| THE TASK |
Output, please, exactly those lines of the listing that come before the line with "0.0095, 0.009), 0.3))", along with that line itself.

<<<<

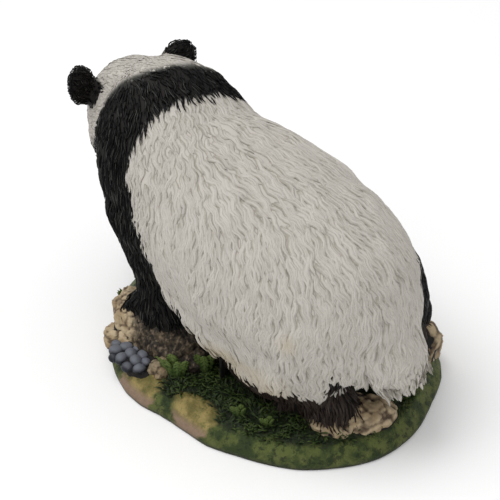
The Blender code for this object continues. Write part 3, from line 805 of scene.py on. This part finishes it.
satin_black = black_paint()
black = np.nonzero(fur_points & (blackness >= 0.5))[0]
on_face = from_head(form_points[black])
fine_hair = (on_face[1] > -8) & (on_face[2] > -8) & (np.linalg.norm(on_face, axis=0) < 48)
front = form_points[black, 1] < -8 * MM
black_coat("black_coat_front", black[~fine_hair & front], 1.6 * MM, 3.0 * MM, 6.0 * MM, 0.42 * MM, satin_black, 71)
black_coat("black_coat_hind", black[~fine_hair & ~front], 1.8 * MM, 3.4 * MM, 7.5 * MM, 0.48 * MM, satin_black, 72)
black_coat("black_coat_ears", black[fine_hair], 1.5 * MM, 1.7 * MM, 2.3 * MM, 0.42 * MM, satin_black, 73,
           HAIR_RISE * 0.25)

# --- Face: eyes, nose and mouth ---
# Modelled in the casting and painted by hand: glossy brown-black eyes set in the black
# patches, a satin black nose with two nostrils, and a thin dark line for the mouth.


def gloss_paint(name, dark, light, roughness):
    """Hand-painted gloss: a dark colour mottled with a lighter one."""
    paint = Paint(name, Specular_IOR_Level=0.12, Coat_Weight=0.06, Coat_Roughness=0.08)
    cloud = paint.speckle(1.5)
    return paint.finish(paint.mix(cloud, dark, light), roughness, cloud, 0.04)


def head_ball(side, forward, up, radii, turns=40, rings=24, dents=()):
    """An ellipsoid on the head; each dent pushes in by its depth times exp(-(gap/width) squared)."""
    ways, faces = globe(turns, rings)
    reach = np.ones(len(ways))
    for way, deep, wide in dents:
        reach -= deep * np.exp(-((ways - unit(np.array(way))) ** 2).sum(1) / wide**2)
    shape = ways * reach[:, None] * np.array(radii) * MM
    return shape @ HEAD_TURN.T + on_head(side, forward, up), faces


eye_points, eye_faces = together([head_ball(s * 11.0, 22.9, 3, (2.7, 2.7, 2.7)) for s in (1, -1)])
piece("eyes", eye_points, eye_faces, gloss_paint("eye_gloss", (0.004, 0.003, 0.002), (0.012, 0.007, 0.004), 0.1))
nostrils = [((s * 0.62, -0.85, -0.35), 0.3, 0.34) for s in (1, -1)]
piece("nose", *head_ball(0, 33.9, -4.4, (4.9, 3.0, 3.5), 48, 32, nostrils),
      gloss_paint("nose_satin", (0.003, 0.003, 0.003), (0.01, 0.0095, 0.009), 0.3))

MOUTH_SECTION = np.array([(1, 0), (0.5, 0.8), (-0.5, 0.8), (-1, 0), (0, -0.8)])
bend = np.linspace(-1, 1, 15)
smile = np.array([on_head(9 * t, 33 - 8 * t * t, -12.5 + 1.8 * t * t) for t in bend])
philtrum = np.array([on_head(0, 34.5 - t, -8 - 4.4 * t) for t in np.linspace(0, 1, 15)])
lines = np.stack([smile, philtrum])
foot, lines_lift = skin.under(lines)
mouth_points, mouth_faces = locks(foot + lines_lift * 0.35 * MM, lines_lift, 0.55 * MM, 0.4 * MM,
                                  np.clip(1.3 * np.sqrt(1 - np.abs(bend) ** 2) + 0.1, 0, 1), MOUTH_SECTION)
piece("mouth", mouth_points, mouth_faces,
      gloss_paint("mouth_line", (0.012, 0.009, 0.008), (0.03, 0.022, 0.018), 0.5))

# --- Claws ---
# Five on each paw, carved at the toe tips, curved down and painted pale horn
# with darker roots.

# Paw centre in millimetres and its turn in degrees
PAW_TURNS = ((35, -32, 28, 8), (-28, -57, 18, -8), (16, 51, 16, 12), (-38, 45, 19, -10))


def claw_paths():
    """For each of a paw's five toes, spread from -1 to 1: from its end 5 mm forward, curving down 3.6 mm."""
    paths = []
    for x, y, z, turn in PAW_TURNS:
        for spread in np.linspace(-1, 1, 5):
            t = np.linspace(0, 1, 6)
            forward = 15.25 - 3.3 * spread**2 + 5 * t
            claw = np.stack([9.75 * spread + 0 * t, -forward, -0.6 - 3.6 * t**2], -1)
            paths.append((claw @ spun(turn).T + [x, y, z]) * MM)
    return np.array(paths)


def horn_paint():
    """Pale horn, darker where it leaves the fur."""
    paint = Paint("claw_horn", Coat_Weight=0.3)
    pale = paint.mask(paint.painted("along") + paint.speckle(1) * 0.2, 0.1, 0.9)
    colour = paint.mix(pale, (0.045, 0.035, 0.025), (0.34, 0.29, 0.21))
    return paint.finish(colour, 0.4, paint.speckle(0.6), 0.05)


claws = claw_paths()
spin = np.arange(8) * np.pi / 4
claw_points, claw_faces = locks(claws, np.broadcast_to([0, 0, 1.0], claws.shape), 1.25 * MM, 1.35 * MM,
                                np.array([1, 0.98, 0.88, 0.7, 0.45, 0.08]), np.stack([np.cos(spin), np.sin(spin)], -1))
piece("claws", claw_points, claw_faces, horn_paint(), along=np.linspace(0, 1, 6)[:, None])

# --- Grass: carved turf and leaf tufts ---
# Carved in the ground as short blades that lie every way, painted dark green and dry-brushed lighter
# at the tips, with small tufts of broader light green leaves that stand up from it.


def grass_paint():
    """Turf: nearly black at the roots, mid green at the tips, patches lighter and yellower."""
    paint = Paint("painted_grass")
    cloud = paint.speckle(11)
    along = paint.painted("along")
    low = paint.mix(cloud, (0.004, 0.007, 0.002), (0.009, 0.016, 0.004))
    bright = paint.mask(cloud + paint.painted("tone") * 0.35, 0.45, 0.95)
    high = paint.mix(bright, (0.018, 0.034, 0.009), (0.07, 0.105, 0.022))
    return paint.finish(paint.mix(paint.mask(along, 0.1, 1.0), low, high), 0.55, paint.speckle(0.8), 0.08)


def blades(number, seed):
    """Roots scattered over the oval, none on bare earth; each blade heads where slow noise sends it and
    bends over: out by t and up by the sine of a quarter turn of t."""
    random = np.random.default_rng(seed)
    around, far = random.uniform(0, 2 * np.pi, number), np.sqrt(random.uniform(0, 1, number)) * (inner + 0.05)
    roots = np.concatenate([outline(around) * far[:, None], np.zeros((number, 1))], -1)
    grown = bare_earth(roots) < 0.4
    roots, far = roots[grown], far[grown]
    roots[:, 2] = ground_height(roots, far) - 0.4 * MM
    number = len(roots)
    heading = 2 * np.pi * grain(roots, 13, 81) + random.normal(0, 0.9, number)
    size = random.uniform(0.7, 1.25, number)
    t = np.linspace(0, 1, 4)
    out = (3.7 * MM * size)[:, None] * t
    rise = (1.9 * MM * size * random.uniform(0.5, 1.2, number))[:, None] * np.sin(t * np.pi / 2)
    turn = heading[:, None] + 0.5 * t * random.normal(0, 1, number)[:, None]
    paths = roots[:, None] + np.stack([out * np.cos(turn), out * np.sin(turn), rise], -1)
    return paths, size, random.uniform(0, 1, number)


BLADE_SECTION = np.array([(1, 0), (0, 0.8), (-1, 0)])
paths, size, tone = blades(7600, 82)
lifts = np.broadcast_to([0, 0, 1.0], paths.shape)
blade_points, blade_faces = locks(paths, lifts, (0.45 * MM * size)[:, None], (0.42 * MM * size)[:, None],
                                  np.array([0.8, 1.0, 0.8, 0.08]), BLADE_SECTION)
piece("grass", blade_points, blade_faces, grass_paint(), [1, 0, 2], along=np.linspace(0, 1, 4)[:, None],
      tone=tone[:, None, None])


def leaf_paths():
    """Leaves that fan out like a hand in each tuft and bend over the way it leans: up by the sine of a quarter
    turn of t, sideways by t and over by t squared. Returns paths, facings and heights."""
    t = np.linspace(0, 1, 13)[:, None]
    paths, facings, heights = [], [], []
    for across, along, leaves, tall, lean in LEAF_TUFTS:
        over = np.array([math.cos(math.radians(lean)), math.sin(math.radians(lean)), 0])
        side = np.array([-over[1], over[0], 0])
        root = on_base(across, along, BASE_HEIGHT - 1 * MM)
        for k in range(leaves):
            spread = k - (leaves - 1) / 2
            size = tall * (1 - 0.1 * abs(spread) - 0.12 * (k % 2)) * MM
            start = root + side * spread * 0.1 * size + over * 0.06 * size * (k % 2)
            bent = side * spread * 0.19 * size * t + over * 0.26 * size * t**2
            paths.append(start + bent + [0, 0, size] * np.sin(t * np.pi / 2))
            facings.append(unit(over + side * spread * 0.35 + [0, 0, 0.7]))
            heights.append(size)
    return np.array(paths), np.array(facings)[:, None] * np.ones((1, 13, 1)), np.array(heights)


def leaf_paint():
    """Leaf: light green with a paler midrib and darker veins scribed outwards."""
    paint = Paint("painted_leaf")
    cloud, along, across = paint.speckle(3), paint.painted("along"), paint.painted("across")
    colour = paint.mix(paint.mask(along + cloud * 0.6, 0.2, 1.2), (0.028, 0.052, 0.012), (0.14, 0.2, 0.05))
    rib = paint.mask(across, 0.35, 0.0)
    veins = paint.node("ShaderNodeMath", {"operation": "SINE"}, {0: along * 44 + across * 6})
    colour = paint.mix(paint.mask(veins, 0.3, 1.0) * 0.65, colour, (0.022, 0.042, 0.01))
    colour = paint.mix(rib * 0.5, colour, (0.15, 0.195, 0.065))
    return paint.finish(colour, 0.5, veins * 0.5 + rib, 0.2)


LEAF_SECTION = np.array([(1, 0), (0.5, 0.55), (0, 0.35), (-0.5, 0.55), (-1, 0), (-0.4, -0.5), (0.4, -0.5)])
paths, lifts, heights = leaf_paths()
grown = np.linspace(0, 1, 13)
toothed = (np.sin(np.pi * (0.22 + 0.78 * grown)) ** 1.3 + 0.03) * (1 - 0.2 * (np.arange(13) % 2))
leaf_points, leaf_faces = locks(paths, lifts, (0.2 * heights)[:, None], 0.9 * MM, toothed, LEAF_SECTION)
piece("leaf_tufts", leaf_points, leaf_faces, leaf_paint(), along=grown[:, None], across=[1, 0.5, 0, 0.5, 1, 0.6, 0.6])

# --- Studio: camera, light and floor ---
# The figurine stands on a plain pale floor under soft light from above the head's left side,
# seen from behind its left haunch and above, through a long lens.

AZIMUTH, ELEVATION, DISTANCE = math.radians(136.95), math.radians(36.77), 0.5889
LOOK_RIGHT, LOOK_UP = -0.009846, 0.01768
SENSOR, FOCAL_PIXELS, PHOTO_PIXELS = 36, 1289.9, 500
target = np.array([0, -3.1, 45]) * MM
level = np.array([math.sin(AZIMUTH), -math.cos(AZIMUTH), 0]) * math.cos(ELEVATION)
back = level + [0, 0, math.sin(ELEVATION)]
right = np.array([math.cos(AZIMUTH), math.sin(AZIMUTH), 0])
above = np.cross(back, right)
look = Vector(-back + LOOK_RIGHT * right + LOOK_UP * above)
lens = bpy.data.cameras.new("camera")
lens.sensor_width, lens.lens = SENSOR, FOCAL_PIXELS / PHOTO_PIXELS * SENSOR
camera = placed("camera", lens)
camera.location = target + back * DISTANCE
camera.rotation_euler = look.to_track_quat("-Z", "Y").to_euler()
bpy.context.scene.camera = camera

floor_paint = Paint("studio_paper")
floor_tone = floor_paint.mix(floor_paint.speckle(400), (0.94, 0.94, 0.94), (0.95, 0.95, 0.95))
floor_paint.finish(floor_tone, 0.9)
floor_mesh = bpy.data.meshes.new("floor")
floor_mesh.from_pydata([(-4, -4, 0), (4, -4, 0), (4, 4, 0), (-4, 4, 0)], [], [(0, 1, 2, 3)])
floor_mesh.materials.append(floor_paint.material)
placed("floor", floor_mesh)


def softbox(name, place, size, power):
    """A square area light at place, turned to the figurine."""
    light = bpy.data.lights.new(name, "AREA")
    light.shape, light.size, light.energy = "SQUARE", size, power
    made = placed(name, light)
    made.location = place
    made.rotation_euler = (Vector((0, 0, 0.05)) - Vector(place)).to_track_quat("-Z", "Y").to_euler()


softbox("key", (0.55, -0.45, 1.6), 1.1, 15)
softbox("fill", (0.9, 1.3, 1.5), 1.4, 3)
world = bpy.data.worlds.new("studio")
world.use_nodes = True
background = world.node_tree.nodes["Background"].inputs
background["Color"].default_value = (1, 1, 1, 1)
background["Strength"].default_value = 0.7
bpy.context.scene.world = world
bpy.context.scene.view_settings.view_transform = "Standard"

>>>>

| EXERCISE SOLUTION |
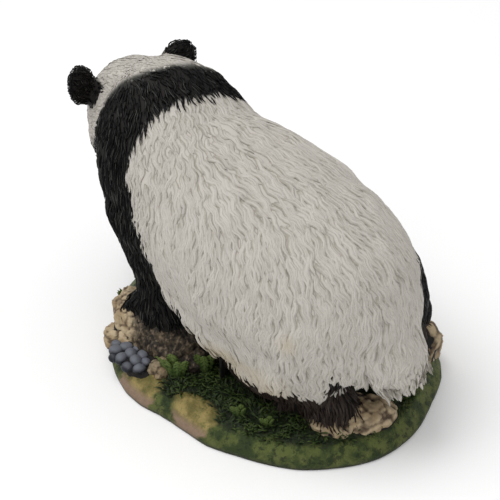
The Blender code for this object continues. Write part 3, from line 805 of scene.py on. This part finishes it.
satin_black = black_paint()
black = np.nonzero(fur_points & (blackness >= 0.5))[0]
on_face = from_head(form_points[black])
fine_hair = (on_face[1] > -8) & (on_face[2] > -8) & (np.linalg.norm(on_face, axis=0) < 48)
front = form_points[black, 1] < -8 * MM
black_coat("black_coat_front", black[~fine_hair & front], 1.6 * MM, 3.0 * MM, 6.0 * MM, 0.42 * MM, satin_black, 71)
black_coat("black_coat_hind", black[~fine_hair & ~front], 1.8 * MM, 3.4 * MM, 7.5 * MM, 0.48 * MM, satin_black, 72)
black_coat("black_coat_ears", black[fine_hair], 1.5 * MM, 1.7 * MM, 2.3 * MM, 0.42 * MM, satin_black, 73,
           HAIR_RISE * 0.25)

# --- Face: eyes, nose and mouth ---
# Modelled in the casting and painted by hand: glossy brown-black eyes set in the black
# patches, a satin black nose with two nostrils, and a thin dark line for the mouth.


def gloss_paint(name, dark, light, roughness):
    """Hand-painted gloss: a dark colour mottled with a lighter one."""
    paint = Paint(name, Specular_IOR_Level=0.12, Coat_Weight=0.06, Coat_Roughness=0.08)
    cloud = paint.speckle(1.5)
    return paint.finish(paint.mix(cloud, dark, light), roughness, cloud, 0.04)


def head_ball(side, forward, up, radii, turns=40, rings=24, dents=()):
    """An ellipsoid on the head; each dent pushes in by its depth times exp(-(gap/width) squared)."""
    ways, faces = globe(turns, rings)
    reach = np.ones(len(ways))
    for way, deep, wide in dents:
        reach -= deep * np.exp(-((ways - unit(np.array(way))) ** 2).sum(1) / wide**2)
    shape = ways * reach[:, None] * np.array(radii) * MM
    return shape @ HEAD_TURN.T + on_head(side, forward, up), faces


eye_points, eye_faces = together([head_ball(s * 11.0, 22.9, 3, (2.7, 2.7, 2.7)) for s in (1, -1)])
piece("eyes", eye_points, eye_faces, gloss_paint("eye_gloss", (0.004, 0.003, 0.002), (0.012, 0.007, 0.004), 0.1))
nostrils = [((s * 0.62, -0.85, -0.35), 0.3, 0.34) for s in (1, -1)]
piece("nose", *head_ball(0, 33.9, -4.4, (4.9, 3.0, 3.5), 48, 32, nostrils),
      gloss_paint("nose_satin", (0.003, 0.003, 0.003), (0.01, 0.0095, 0.009), 0.3))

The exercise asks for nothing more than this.